Weather for the last week of June and first week of July has been more suitable for baking cookies than producing crops. And it’s starting to show in several corn-producing states across the Midwest and in Tennessee.
In dry, hot Indiana, half of the crop is listed in very poor to poor condition and only 19 percent good to excellent, according to USDA's crop progress report for the week ending July 2. An article in the New York Times noted that some producers in Illinois and Missouri have already mown down crops withering in the dust.
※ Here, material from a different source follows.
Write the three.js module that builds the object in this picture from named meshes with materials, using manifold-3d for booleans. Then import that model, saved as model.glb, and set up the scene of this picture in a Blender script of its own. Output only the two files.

In Tennessee, where rainfall is below normal for the year, temperatures soared to over 100 degrees with 86 percent of the state’s corn crop at the silking stage. On July 2, 47 percent of the state’s corn crop was listed in very poor to poor condition, as high temperatures and drought persisted.
Tennessee’s soybean crop is faring a little better, but not much, as 33 percent was listed in very poor to poor condition, with only 34 percent in the good to excellent category. By contrast, 71 percent of Mississippi’s soybean crop was listed in good to excellent condition by the week ending July 2.
Across the United States, 16 percent of the U.S. cotton crop was listed in very poor to poor condition, 35 percent in fair condition and 47 percent was rated as good to excellent. Missouri reported 39 percent of its crop as very poor to poor and only 18 percent as good to excellent. Arkansas, Louisiana and Mississippi reported 60 percent of cotton in good to excellent condition.
Only five percent of the nation’s rice crop was listed in very poor to poor condition, although 11 percent of the Arkansas rice crop was listed in those categories. Fifty-nine percent of the Arkansas rice crop is listed as good to excellent. In Mississippi, 87 percent of the rice crop is listed as good to excellent, compared to 72 percent for Louisiana and Missouri.